As in any transformation, there will be front-runners and there will be laggards. But a hundred years from now, all that will matter is that we moved beyond the politicization of climate change to implement coordinated policies that had a real impact on decreasing CO2 emissions and halting warming.

Those who lead in business, politics and civil society will be lauded for helping to mitigate the worst impacts of climate change.

Fortunately, there are many countries, regions, states, cities, and industries that recognise that they can both protect the environment and gain a competitive edge from transitioning to a low carbon economy.

An excellent focal point for a new era in global collaboration is clean, electric vehicles, especially given the inflection point that is just ahead and rapidly advancing technology. Costs of batteries have come down almost sevenfold since 2011 and cost parity with internal combustion powered cars is expected sometime during the 2020s. Forecasts all agree: electric vehicles are a big part of the future.

The transition to low-carbon cars has begun, fuelled by innovative states and cities, such as California and Oslo, and serviced by pioneering actors such as San Francisco-based Tesla and Munich-based Mobility House.

Globally, political actors must support innovators as they seek to overcome the cost advantage that oil producers and combustion technologies have built up during the last 100 years.

It is imperative that in the spirit of the 2015 Paris Agreement, cities, states, countries, and regions, work together to share successful policy approaches to meeting climate targets, including approaches to facilitate rapid adoption of low-carbon vehicles.

Despite the setbacks caused by the current US administration, forward-looking leaders in China, California and Europe should be working together to make this transition happen.

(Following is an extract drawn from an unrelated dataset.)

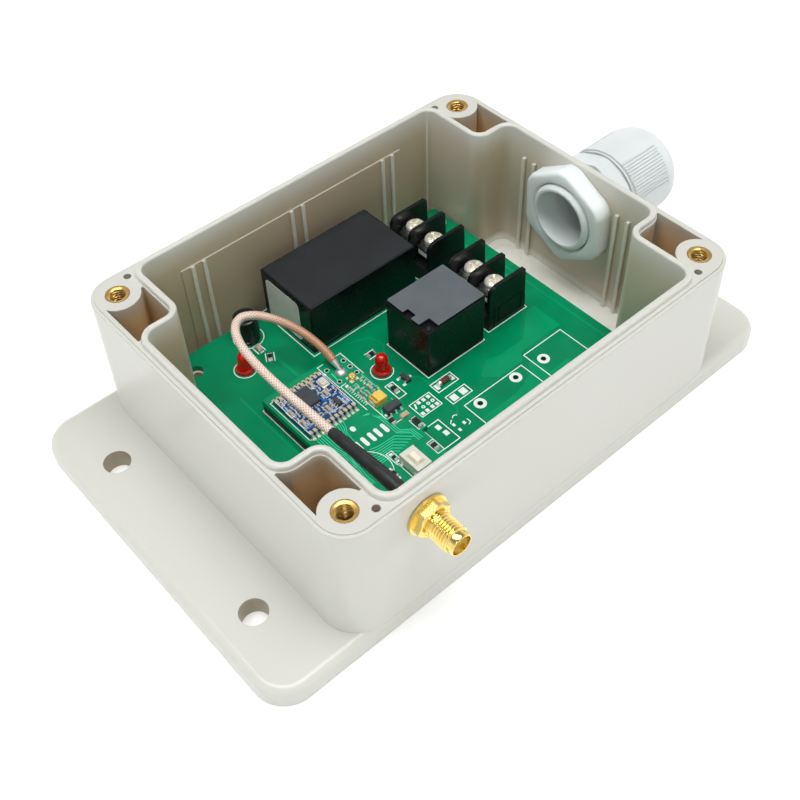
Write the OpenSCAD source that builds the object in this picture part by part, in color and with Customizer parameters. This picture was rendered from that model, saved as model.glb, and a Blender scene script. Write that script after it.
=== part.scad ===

California remains on track towards meeting rigorous greenhouse gas reduction targets, despite regressive steps by the Trump administration. In the 1990s, California invented the Zero Emissions Vehicle (ZEV) mandate, which requires car manufacturers to make sure a portion of the vehicles sold in California produce zero emissions.

Over nearly 30 years, the mandate has evolved and has been strengthened. Currently, nine other states (Connecticut, Maine, Maryland, Massachusetts, New Jersey, New York, Oregon, Rhode Island, and Vermont) participate in California’s program allowing car companies additional flexibility in where they sell the required ZEVs.

Tesla was not born in CA because of a Silicon Valley heritage alone, but also because of the ZEV mandate.

For its part, China has recently accelerated its ambitious transition to low-carbon transportation. China is requiring that 3-5% of new car sales are ZEVs as soon as 2019, and ramp up to a target of 20% by 2025. In 2016, vehicle sales in China topped 28 million vehicles, so these percentages are significant.

China’s forward-looking policy has already made its EV and battery industries highly competitive and its electric buses dominate globally.

Most recently, on 8 November, the European Commission joined China and California with a new proposal for reducing GHG emissions from cars post-2021. The proposal sets CO2 reduction targets of 15% for 2025, and 30% for 2030. The proposal also includes a voluntary target of 15% ultra-low emissions vehicles sales by 2025, growing to 30% by 2030.

The European proposal is weaker than the California and China programs where there are penalties for not meeting the ultra-low emission target and has received strong criticism from the delegates and NGOs.

At the European member state level, Norway and the Netherlands stand out for policies that support low-carbon cars. Large cities that suffer from urban air pollution are now promoting electrification, and national governments in Britain and France have set deadlines for phasing out combustion engines.

Germany – already a front-runner in renewables deployment – is now looking closely at how it can take a leading role in the mobility transition. Not only would this help tackle climate change and urban air pollution, but it is also likely to bolster its economy.

A study last month by Cambridge Econometrics showed how a transition from imported oil to domestically produced electricity and hydrogen could increase German GDP and employment.

Many other countries that are dependent on imported oil for their mobility needs could benefit from the transition to an efficient and electrified system. This transition will not be easy. It will require major investments in charging infrastructure and grid modernisation, and the development of new value chains.

Workers in legacy industries will need to be retrained for the new economy. Those countries that make a bold commitment to meeting these challenges will not only help safeguard the planet for future generations but also secure a stake in the industries of the future.

If forward-looking actors like China, California, and the European Union – and even non-EU countries like Norway – can come together and align their policies that look to 2025 and beyond, they will help create long-term certainty which is important for investment.

In turn, their economies will be rewarded with major stakes in the industries of the future, their citizens will breathe cleaner air and forego the worst impacts of climate change. A true “win-win” worth fighting for.